*What to work on*
Return each line containing the string "materials".
╭─ Data shown
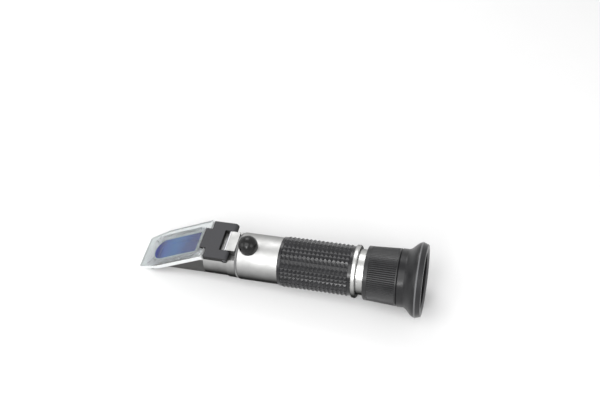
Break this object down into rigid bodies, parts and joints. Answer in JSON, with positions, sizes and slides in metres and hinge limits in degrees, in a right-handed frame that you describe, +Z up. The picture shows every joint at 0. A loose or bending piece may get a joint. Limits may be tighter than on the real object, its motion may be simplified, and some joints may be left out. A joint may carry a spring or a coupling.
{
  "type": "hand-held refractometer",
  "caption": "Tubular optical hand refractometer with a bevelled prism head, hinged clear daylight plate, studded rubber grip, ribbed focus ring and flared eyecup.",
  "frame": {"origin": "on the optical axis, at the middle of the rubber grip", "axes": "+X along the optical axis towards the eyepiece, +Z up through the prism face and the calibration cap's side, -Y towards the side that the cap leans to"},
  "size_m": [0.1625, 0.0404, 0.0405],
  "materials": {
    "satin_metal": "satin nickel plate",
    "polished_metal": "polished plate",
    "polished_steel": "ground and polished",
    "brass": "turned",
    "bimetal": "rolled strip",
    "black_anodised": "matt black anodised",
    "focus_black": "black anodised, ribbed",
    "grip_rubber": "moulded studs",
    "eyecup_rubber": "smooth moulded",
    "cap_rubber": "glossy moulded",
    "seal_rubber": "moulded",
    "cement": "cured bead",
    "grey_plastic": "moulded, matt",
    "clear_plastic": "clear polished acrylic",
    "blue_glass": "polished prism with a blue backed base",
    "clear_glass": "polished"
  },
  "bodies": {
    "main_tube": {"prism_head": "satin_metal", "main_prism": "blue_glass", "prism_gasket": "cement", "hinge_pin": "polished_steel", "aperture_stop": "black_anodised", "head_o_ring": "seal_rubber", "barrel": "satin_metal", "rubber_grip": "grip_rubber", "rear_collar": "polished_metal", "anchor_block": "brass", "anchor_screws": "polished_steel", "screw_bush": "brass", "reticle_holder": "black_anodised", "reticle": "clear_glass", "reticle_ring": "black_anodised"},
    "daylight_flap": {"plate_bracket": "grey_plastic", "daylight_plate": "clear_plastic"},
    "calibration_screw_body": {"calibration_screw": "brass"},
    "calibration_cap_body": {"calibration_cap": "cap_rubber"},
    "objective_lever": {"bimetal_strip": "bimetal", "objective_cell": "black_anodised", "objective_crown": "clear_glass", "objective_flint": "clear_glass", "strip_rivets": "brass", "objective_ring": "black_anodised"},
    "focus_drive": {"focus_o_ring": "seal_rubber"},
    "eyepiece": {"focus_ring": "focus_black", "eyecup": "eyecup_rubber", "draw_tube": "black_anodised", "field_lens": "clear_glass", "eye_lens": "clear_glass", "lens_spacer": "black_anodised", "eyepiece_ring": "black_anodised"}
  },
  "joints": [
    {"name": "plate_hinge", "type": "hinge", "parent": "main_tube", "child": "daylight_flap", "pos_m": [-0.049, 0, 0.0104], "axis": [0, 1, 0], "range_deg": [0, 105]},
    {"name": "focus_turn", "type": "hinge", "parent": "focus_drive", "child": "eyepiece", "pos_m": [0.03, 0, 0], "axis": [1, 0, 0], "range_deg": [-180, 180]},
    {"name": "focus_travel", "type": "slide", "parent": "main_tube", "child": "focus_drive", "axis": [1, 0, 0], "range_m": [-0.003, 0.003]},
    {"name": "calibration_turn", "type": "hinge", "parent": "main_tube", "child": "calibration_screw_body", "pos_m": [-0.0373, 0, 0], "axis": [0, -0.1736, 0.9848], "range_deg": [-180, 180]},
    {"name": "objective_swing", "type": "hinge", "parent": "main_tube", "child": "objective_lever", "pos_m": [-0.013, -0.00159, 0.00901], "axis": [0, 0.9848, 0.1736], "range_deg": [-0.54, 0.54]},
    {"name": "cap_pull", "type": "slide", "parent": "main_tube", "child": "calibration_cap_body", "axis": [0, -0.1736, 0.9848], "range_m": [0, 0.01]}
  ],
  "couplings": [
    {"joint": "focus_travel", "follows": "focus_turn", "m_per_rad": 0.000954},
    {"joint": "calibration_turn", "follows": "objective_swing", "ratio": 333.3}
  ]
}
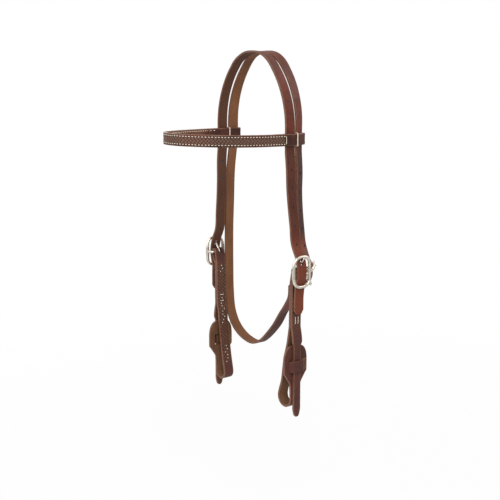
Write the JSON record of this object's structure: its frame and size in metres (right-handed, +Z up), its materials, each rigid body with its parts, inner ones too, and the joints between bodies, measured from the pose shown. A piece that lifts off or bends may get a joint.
╰─
*Full solution*
  "materials": {
Write the JSON record of this object's structure: its frame and size in metres (right-handed, +Z up), its materials, each rigid body with its parts, inner ones too, and the joints between bodies, measured from the pose shown. A piece that lifts off or bends may get a joint.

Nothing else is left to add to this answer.